In 1980, she delivered her findings to her professor...

But to her credit, in all of her media interviews, she had maintained that she only did the research in her senior year. For example, at the Downtown Speaker Series at Las Vegas, she said,
In my senior year, I decided I wanted to pursue graduate school. I wanted to be a journalist. I chose infanticide as my thesis topic, and i went to research the phenomenon of killing baby girls in the country side due to one child policy.
Or at a BBC interview a little earlier:
Right before I graduated from college I was doing my thesis research. I thought I was picking a humanitarian topic, which is infanticide.
The Debunking:
The Inc. story was obviously wrong in both of the duration and the timing of her research. Fu Ping entered college in the fall of 1978. She would have spent all her freshman and sophomore years to conduct the two-year research in order to finish the research in 1980.

In her own book, she said she had completed the work in the spring of 1982. That would have been consistent with her college schedule as she was scheduled to graduate in that summer. The only problem is that we now know, according to her college, that she had dropped out of the school on March 16 that same year.

How did she complete the thesis work and then got into trouble after she left the school?

That aside, it is also highly doubtful that she would have conducted the research work for her thesis. In universities and colleges in China, the thesis work for undergraduate graduation never required original research work. Most only demanded a report or essay of some sort, if at all. Suzhou University was not a top-rated school and Fu Ping's major, Chinese literature, is not one that demands research or field study.

Fu Ping may have chosen this topic for research on her own, as she claimed that she "wanted to pursue graduate school." But it would be highly unlikely that her project would have been approved by her school, not to mention "the Communist Party leader."

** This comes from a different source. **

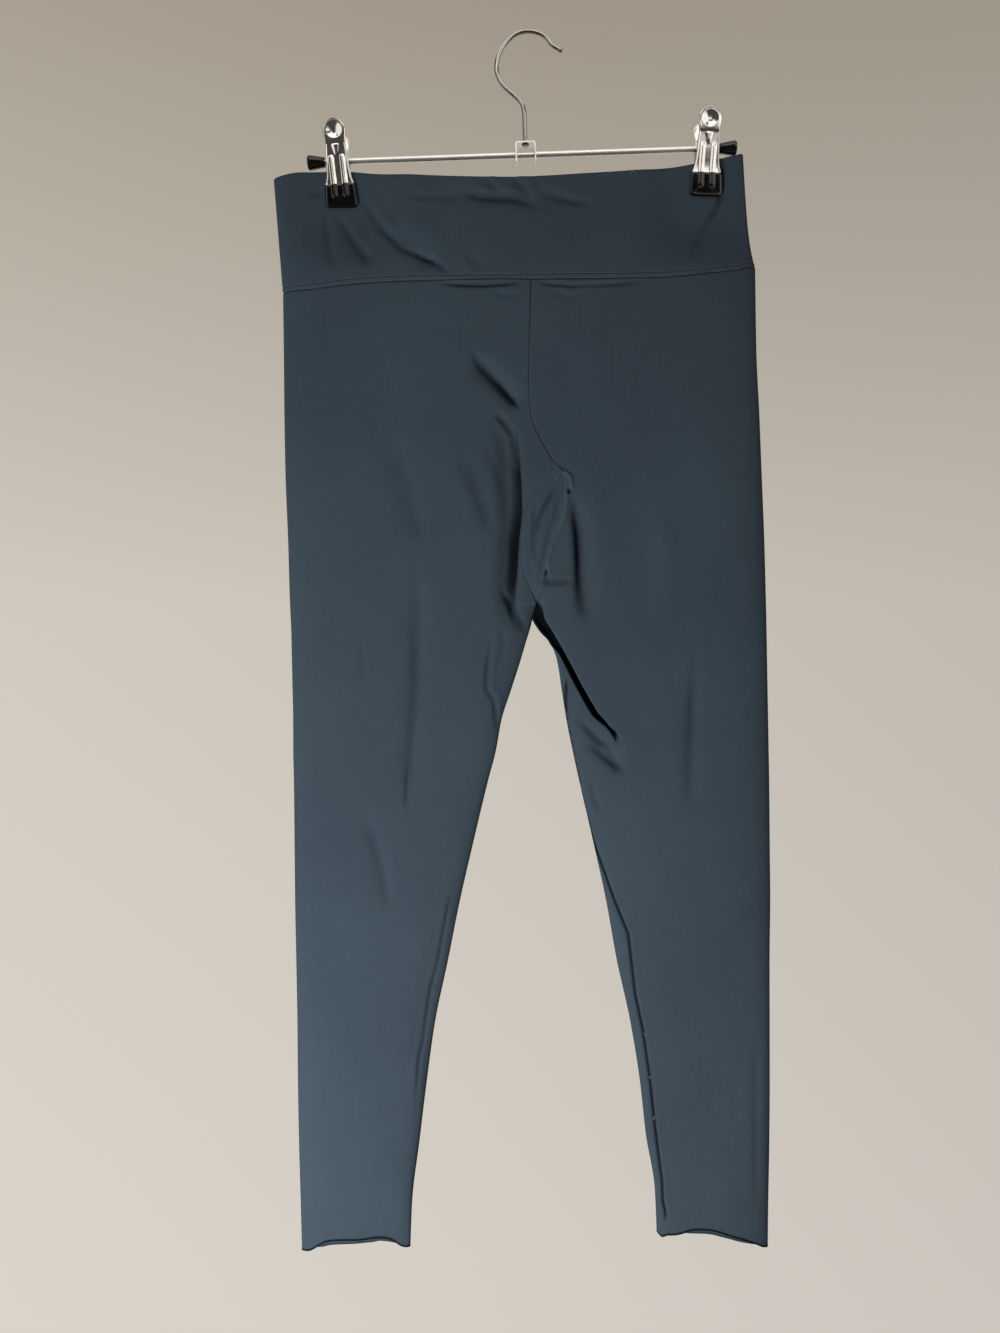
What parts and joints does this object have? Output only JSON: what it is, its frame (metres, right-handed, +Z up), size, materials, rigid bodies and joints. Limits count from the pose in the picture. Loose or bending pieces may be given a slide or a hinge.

Since Fu Ping had dropped out the school earlier, Suzhou University confirmed that she was not among their graduates. There was no record of her thesis.

1 comment:

  1. Remember her claim that she faked the mental breakdown to drop out of the school BECAUSE she had been imprisoned in Nanjing after her thesis was passed to a Shanghai newspaper?

    There isn't enough time for any of this to happen between her completing her thesis in spring 1982 and then dropping out of the school on March 16, 1982.